GUANAPA, Outwash Apron

See GUANAPA, Formation

GUANAPA, Formation

QUATERNARY (Pleistocene)

State of Barinas, Venezuela

Author of name: W. G. Argabrite, 1924.

Original reference: R. A. Liddle, 1946, p. 546.

Original description: R. A. Liddle, 1928, p. 355.

The Guanapa formation was first named the "Guanapa outwash apron" by Argabrite in 1924 (see Liddle, 1946, p. 546) after a locality northwest of the town of Barinas, State of Barinas. The name was used as a synonym for the "Barinas outwash apron" under which term the stratigraphic unit was first described by Liddle (1928, p. 355). Mackenzie (1937, p. 266) was the first to refer to this stratigraphic unit as a formation.

As described by Liddle (1928, p. 355) the Guanapa formation (Barinas outwash apron) is composed of material derived from igneous and metamorphic rocks. Only remnants in the form of mesas and terraces exist today of the once extensive outwash apron deposited by melt waters originating from the Alpine glaciers of the Venezuelan Andes during the Pleistocene. The remnants occur over a distance of 15 kilometers along the major rivers which are the southeastern Andean foothill belt.

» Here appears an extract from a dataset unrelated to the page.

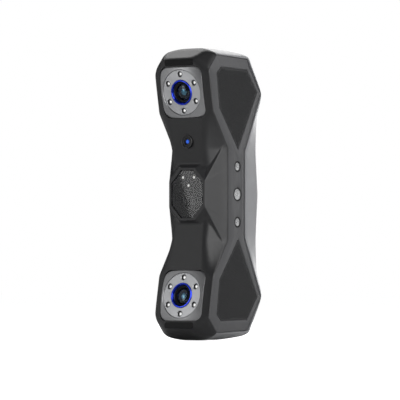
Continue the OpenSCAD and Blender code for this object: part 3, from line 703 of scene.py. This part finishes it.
def lathe_cutter(name, profile, place):
    """A closed cutter from (radius, depth) points turned about a place's axis."""
    return lathe(name, profile, *axes_at(place), segments=64, closed=False)


def bezel_outline(grow):
    h = BEZEL_HALF + grow
    return rectangle(h, h, BEZEL_CORNER + grow, 8)


def shell_cutters():
    """Everything that opens the front shell."""
    out = []
    for side in (1, -1):
        out.append(prism("bezel_pocket", bezel_outline(SEAM / 2), camera_place(side), 6, -BEZEL_SINK))
        out.append(prism("camera_bore", circle(14, 60), camera_place(side), 0, -8))
    out.append(prism("window_pocket", grown(WINDOW, SEAM / 2), front_place,
                     TURRET_Y - 5, TURRET_Y + 2.2))
    out.append(prism("window_bore", grown(WINDOW, -1.6), front_place, TURRET_Y, TURRET_Y + 9))
    out.append(lathe_cutter("colour_bore", [(0, -8), (5.2, -8), (5.2, 6), (0, 6)],
                            lambda u, v, d: (u, COLOUR_FACE - d, v + COLOUR_Z)))
    return out


def window_outline():
    """The window's octagon, its corners cut as the turret's are."""
    w, h = box_mm("window_glass")[1][[0, 2]]
    x, z = w - (OCT_W - OCT_X), h - (OCT_H - OCT_Z)
    return [(w, z), (x, h), (-x, h), (-w, z), (-w, -z), (-x, -h), (x, -h), (w, -z)]


WINDOW = window_outline()


def cover_pockets():
    outline = rounded(grown(COVER_OUTLINE, SEAM / 2), POCKET_RADII, 4)
    return [prism("cover_pocket", outline, side_place, side * 30, side * SIDE_OUT) for side in (1, -1)]


def build_shells():
    """The front and rear shells, split along the seam round the optical face."""
    front = body_solid("front_shell_skin", 0.0, AROUND, STEP)
    cut(front, [body_solid("inner_form", -WALL, 160, 1.6, clip=SIDE_IN)])
    rear = add_to_scene(front.copy())
    rear.data = front.data.copy()
    rear.name = "rear_shell_skin"
    region = counter_clockwise(FRONT_REGION)
    front_keep = prism("front_region", inset(region, SEAM / 2), side_place, -40, 40)
    rear_drop = prism("front_region_wide", inset(region, -SEAM / 2), side_place, -40, 40)
    cut(front, [front_keep], operation="INTERSECT")
    cut(rear, [rear_drop])
    cut(front, cover_pockets() + shell_cutters())
    cut(rear, cover_pockets() + [port_recess()])
    piece(front, "front_shell", "front_shell")
    piece(rear, "rear_shell", "rear_shell")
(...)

Liddle (ibid., p. 355) compared the Guanapa formation (Barinas outwash apron) with the Guanare outwash apron and stated that the Guanapa (Barinas) formation is older than the Guanare outwash apron. The writer disagrees with Liddle's age comparison because the Guanare outwash apron is composed mostly of boulders of Misoa quartzitic sandstone which had to be stripped off their Andean source area before the igneous and metamorphic constituents of the Guanapa (Barinas) formation were exposed. Furthermore, the Guanare outwash apron has been folded lo dip as much as 65° along the frontal foothill cuesta which it forms from the Río Morador northeast of Guanare, to the Río Paguey, southwest of Barinas, whereas the Guanapa (Barinas) formation has only initial depositional attitudes. The age of the Guanare outwash apron is therefore, assumed to be late pliocene or early pleistocene, whereas the age of the Guanapa (Barinas) formation is known to be later pleistocene.